How to Verify If It's Active

To verify if a GitLab CICD token is active, use the following command:

curl -H "PRIVATE-TOKEN: [TOKEN]" https://gitlab.example.com/api/v4/user

Valid credential response: A successful response will return user details in JSON format, indicating the token is active.

Invalid/expired credential response: An error message such as "401 Unauthorized" will indicate the token is invalid or expired.


Detection Patterns

Common Variable Names:

  • GITLAB_CI_TOKEN
  • GITLAB_TOKEN
  • CI_JOB_TOKEN
  • PRIVATE_TOKEN
  • ACCESS_TOKEN
  • GITLAB_API_TOKEN

File Locations:

  • .gitlab-ci.yml
  • config.yml
  • .env
  • settings.py
  • application.properties

Regex Pattern:

glpat-[0-9a-zA-Z\-_]{20}

Remediation Steps

  1. Revoke immediately - Go to GitLab > Settings > Access Tokens and delete the compromised token.
  2. Audit access logs - Review GitLab audit logs for unauthorized access or actions during the exposure window.
  3. Assess blast radius - Identify all projects and environments that used the exposed token.
  4. Rotate credential - Create a new token in GitLab with least-privilege permissions.
  5. Update dependent systems - Deploy the new token to all applications and update CI/CD pipelines securely.
  6. Harden access controls - Enable IP allowlisting in GitLab and require multi-factor authentication.
  7. Implement secrets management - Migrate tokens to a secrets manager (HashiCorp Vault, AWS Secrets Manager) to prevent hardcoding.
  8. Add detection controls - Set up pre-commit hooks and repository scanning to catch token leaks before they reach production.

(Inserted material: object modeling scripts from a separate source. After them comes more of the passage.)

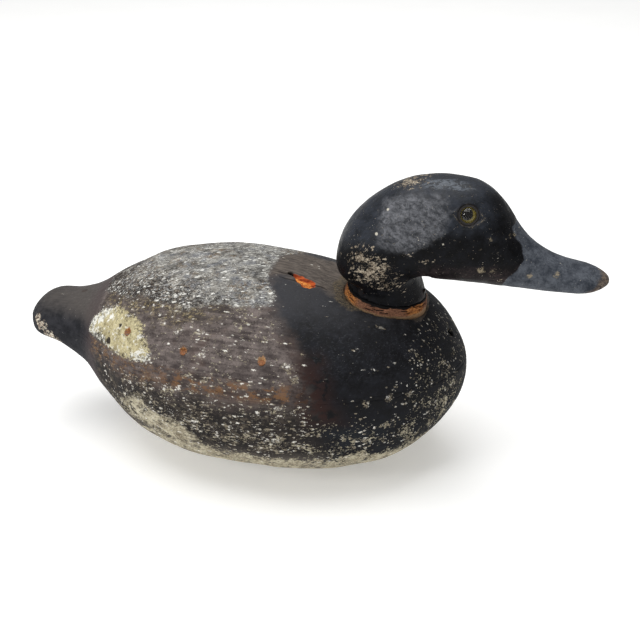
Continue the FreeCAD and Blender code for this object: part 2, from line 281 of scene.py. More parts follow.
class Paint:
    """A material written as plain expressions. Positions are in millimetres."""

    def __init__(self, name):
        self.material = bpy.data.materials.new(name)
        self.material.use_nodes = True
        tree = self.material.node_tree
        self.nodes, self.links = tree.nodes, tree.links
        self.nodes.clear()
        self.surface = self.node("BsdfPrincipled", {})
        self.node("OutputMaterial", {0: self.surface.outputs[0]})
        self.place = self.scaled(self.node("TexCoord", {}).outputs["Object"], (MM, MM, MM))

    def put(self, value, socket):
        if hasattr(value, "links"):
            self.links.new(value, socket)
        else:
            socket.default_value = value

    def node(self, kind, inputs, **settings):
        """A new shader node. inputs holds a value for each socket, by its name or number."""
        node = self.nodes.new("ShaderNode" + kind)
        for name, value in settings.items():
            setattr(node, name, value)
        for socket, value in inputs.items():
            self.put(value, node.inputs[socket])
        return node

    def scaled(self, vector, scale, turn=(0, 0, 0)):
        """A vector turned by some degrees round each axis and scaled."""
        turn = [math.radians(angle) for angle in turn]
        return self.node("Mapping", {"Vector": vector, "Scale": scale, "Rotation": turn}).outputs[0]

    def axes(self):
        """The x, y and z of a place, in millimetres."""
        split = self.node("SeparateXYZ", {0: self.place}).outputs
        return split[0], split[1], split[2]

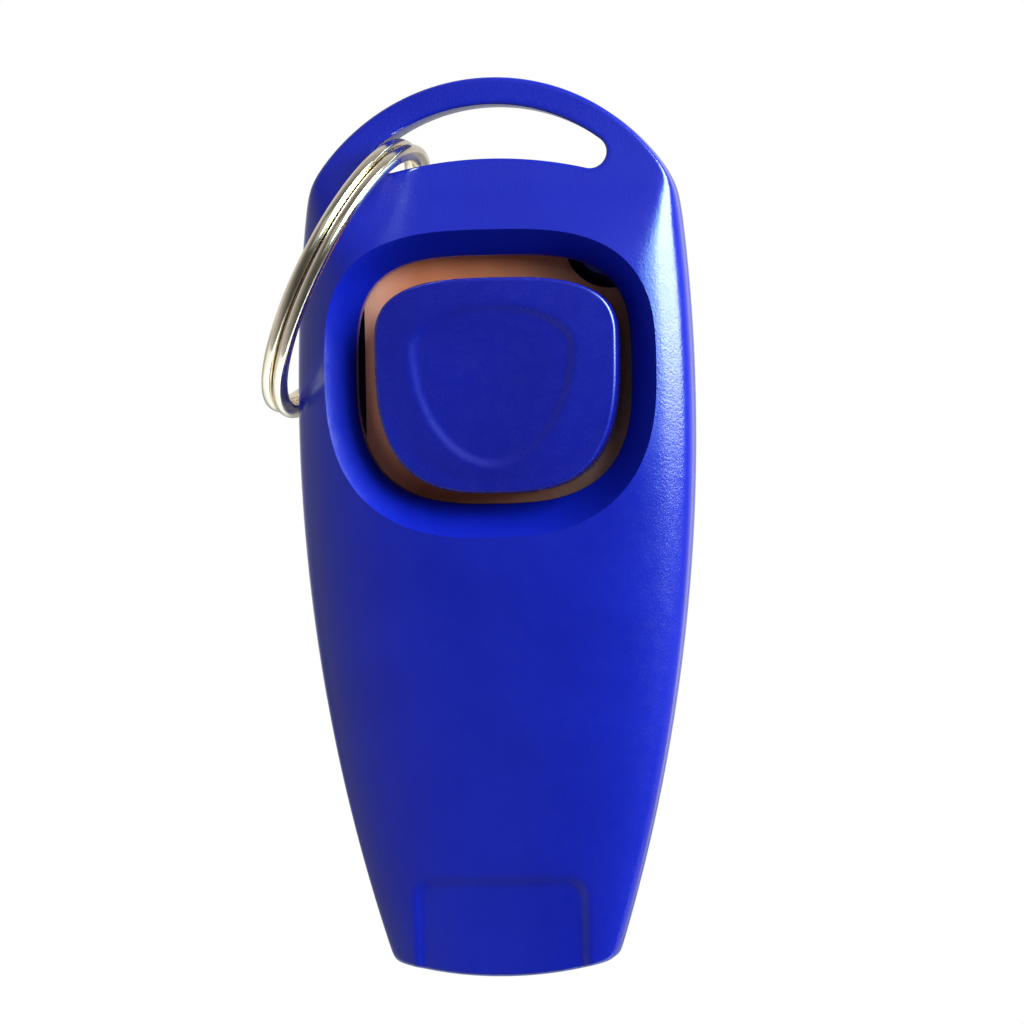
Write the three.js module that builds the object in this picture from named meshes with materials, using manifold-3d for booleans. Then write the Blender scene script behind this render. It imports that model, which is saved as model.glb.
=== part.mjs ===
// A dog-training clicker with a whistle in its mouth end and a split ring through its top slot.
//
// Frame: millimetres, +Z up along the body, the button faces -Y, X across. The shells meet on Y = 0.
// The origin is the hang point, the middle of the slot's upper edge. Inside this file the body is drawn with
// heights measured up from the tip of the mouthpiece, and the whole group is lowered at the end.
import * as THREE from "three";
import { mergeVertices } from "three/addons/utils/BufferGeometryUtils.js";
import Module from "manifold-3d";

const wasm = await Module();
wasm.setup();

// ---------------------------------------------------------------- driving dimensions
const LENGTH = 80;
const HALF_WIDTH = 17.65; // at the widest height
const WIDEST_HEIGHT = 50.5;
const SIDE_RADIUS = 160; // each long side is one arc
const TOP_RADIUS = 18.5;
const MOUTH_RADIUS = 36;
const CORNER_SOFTNESS = 0.28; // how far the soft minimum rounds the shoulders and mouth corners
const WALL = 1.3;
const SEAM_GAP = 0.05; // each shell stops this far short of the seam plane

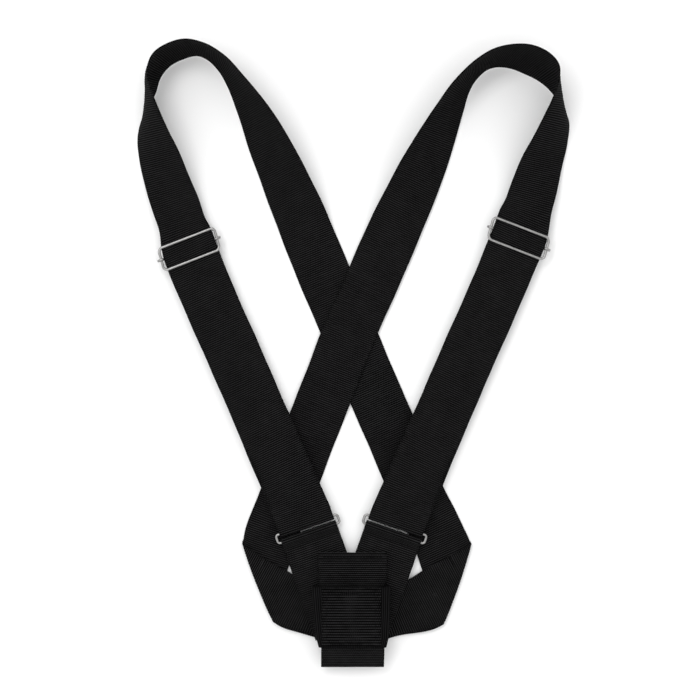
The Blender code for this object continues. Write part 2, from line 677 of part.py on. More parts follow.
def make_hem_stitching(collection):
    z = STRIP_BACK_Z + LAYER_STEP + THREAD_LIFT
    middle = np.array([STRIP_X, STRIP_TOP_Y - 0.7 * HEM])
    points = seam_points(middle, (0.0, -1.0), HEM_SEAM_HALF, z)
    wire("cup_hem_stitching", points, collection, THREAD_R, BLACK_THREAD)


def make_side(side_name, side, collection):
    loop = make_shoulder_loop(side_name, side, collection)
    make_front_run(side_name, side, loop, collection)
    make_ring_turn(side_name, side, collection)
    make_under_strap(side_name, side, collection)
    make_slide(side_name, side, collection)
    make_strap_end(side_name, side, collection)
    make_ring(side_name, side, collection)
    make_tab(side_name, side, collection)
    waist_start, incoming = make_waist_run(side_name, side, collection)
    make_back_run(side_name, side, loop, waist_start, incoming, collection)


def main():
    for node in list(bpy.data.objects):
        bpy.data.objects.remove(node)
    collection = bpy.data.collections.new("carrying_harness")
    bpy.context.scene.collection.children.link(collection)
    for side_name, side in SIDES.items():
        make_side(side_name, side, collection)
    make_cup_strip(collection)
    make_cup_band(collection)
    make_front_patch(collection)
    make_hem_stitching(collection)


main()
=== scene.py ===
import math

import bpy
import numpy as np
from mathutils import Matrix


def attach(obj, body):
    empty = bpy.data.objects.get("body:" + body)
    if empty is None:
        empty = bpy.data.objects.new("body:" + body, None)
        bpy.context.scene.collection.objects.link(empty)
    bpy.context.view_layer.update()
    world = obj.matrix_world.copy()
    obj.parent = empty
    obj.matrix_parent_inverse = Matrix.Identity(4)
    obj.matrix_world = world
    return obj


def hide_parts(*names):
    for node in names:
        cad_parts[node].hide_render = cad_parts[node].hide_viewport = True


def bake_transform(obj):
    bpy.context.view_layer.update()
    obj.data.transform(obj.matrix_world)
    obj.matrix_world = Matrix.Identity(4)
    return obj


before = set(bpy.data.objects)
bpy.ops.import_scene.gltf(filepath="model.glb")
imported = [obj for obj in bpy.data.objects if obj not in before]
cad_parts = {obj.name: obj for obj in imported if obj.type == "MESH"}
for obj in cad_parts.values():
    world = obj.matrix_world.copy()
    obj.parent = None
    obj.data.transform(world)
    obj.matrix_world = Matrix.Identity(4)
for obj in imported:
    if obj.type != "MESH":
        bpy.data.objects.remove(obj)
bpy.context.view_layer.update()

MM = 0.001

# Webbing and its layers, as in the frame
WEB = 1.5 * MM
GAP = 0.3 * MM
STRAP_WIDTH = 50.8 * MM
LAYER_0 = WEB / 2
LAYER_STEP = WEB + GAP
LAYER_1 = LAYER_0 + LAYER_STEP
TAB_Z = LAYER_0 + 2 * LAYER_STEP

# Wire hardware
WIRE_R = 1.25 * MM
BAR_WRAP_R = WIRE_R + GAP + WEB / 2
RING_PLAY = 0.9 * MM
RING_WRAP_R = WIRE_R + RING_PLAY + WEB / 2
CENTER_BAR_Z = WEB + GAP + BAR_WRAP_R + WEB / 2 + 0.05 * MM
FRONT_Z = CENTER_BAR_Z + BAR_WRAP_R + WEB + GAP
OUTER_BAR_Z = FRONT_Z + WEB / 2 + GAP + WIRE_R
RING_Z = FRONT_Z - RING_WRAP_R
UNDER_Z = RING_Z - RING_WRAP_R

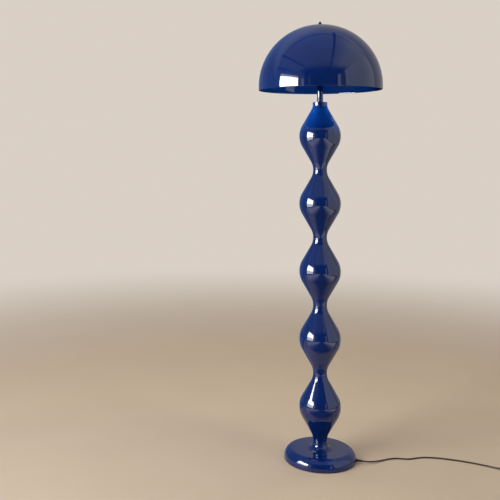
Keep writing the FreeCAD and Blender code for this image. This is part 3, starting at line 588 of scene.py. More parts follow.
def setRoom():
    middleX = (room["left"] + room["right"]) / 2
    middleY = (room["front"] + room["back"]) / 2
    wide = room["right"] - room["left"]
    deep = room["back"] - room["front"]
    high = room["ceiling"]
    addScreen("gloss_ceiling", (middleX, middleY, high), (0, 0, 0), (wide, deep),
              rgb(0.42, 0.48, 0.62), [("X", 0.3, 1.1, rgb(0.90, 0.92, 0.95)),
                                      ("Y", -1.5, -2.9, rgb(0.06, 0.08, 0.14))],
              [("X", -1.62, -1.50), ("Y", 0.16, 0.22), ("X", 0.36, 0.44)])
    addScreen("gloss_back", (middleX, room["back"], high / 2), (90, 0, 0), (wide, high),
              rgb(0.18, 0.27, 0.52), [("Z", 1.75, 2.25, rgb(0.52, 0.60, 0.80)),
                                      ("X", -0.25, 0.15, rgb(0.46, 0.44, 0.42))],
              [("Z", 0.10, 0.13), ("Z", 0.42, 0.45)])
    addScreen("gloss_front", (middleX, room["front"], high / 2), (90, 0, 0), (wide, high),
              rgb(0.05, 0.07, 0.12), [("X", -1.0, 1.0, rgb(0.07, 0.08, 0.12))],
              [("X", 1.55, 1.80)])
    addScreen("gloss_left", (room["left"], middleY, high / 2), (0, 90, 0), (high, deep),
              rgb(0.38, 0.46, 0.64), [("Y", -3.0, 0.2, rgb(0.28, 0.38, 0.64))],
              [("Y", -4.6, -3.4), ("Z", 2.45, 2.55)])
    addScreen("gloss_right", (room["right"], middleY, high / 2), (0, 90, 0), (high, deep),
              rgb(1.12, 1.16, 1.20), [("Y", -2.0, 0.2, rgb(0.90, 0.92, 0.92))],
              [("Y", -3.9, -2.75), ("Z", 0.0, 0.12)])


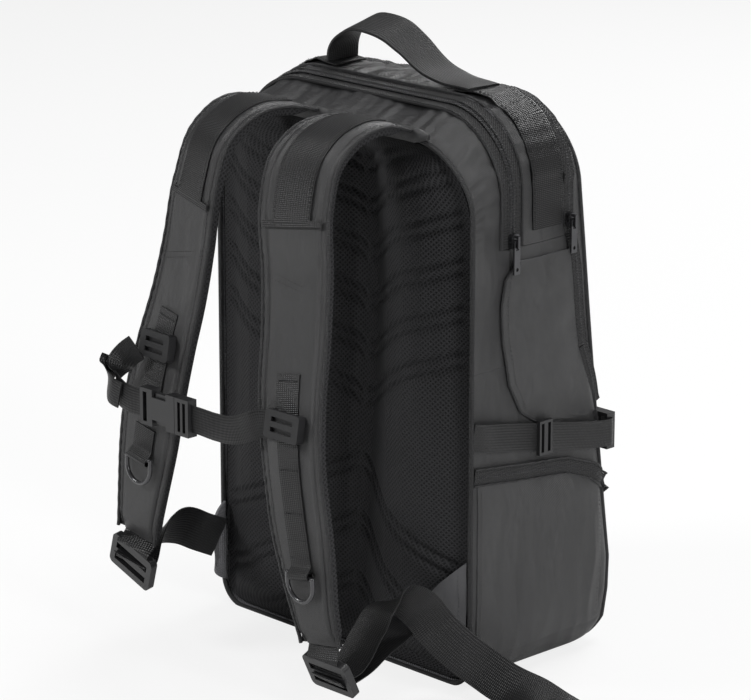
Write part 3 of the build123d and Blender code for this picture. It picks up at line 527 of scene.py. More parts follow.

Credential exposures often go undetected for extended periods, increasing the window for exploitation. As a long-term strategy, plan to establish an internal process or engage an external vendor for continuous external exposure monitoring. This helps identify leaked secrets across public repositories, paste sites, dark web forums, and other external sources before attackers can leverage them. Proactive detection and rapid response are essential to minimizing the impact of credential leaks.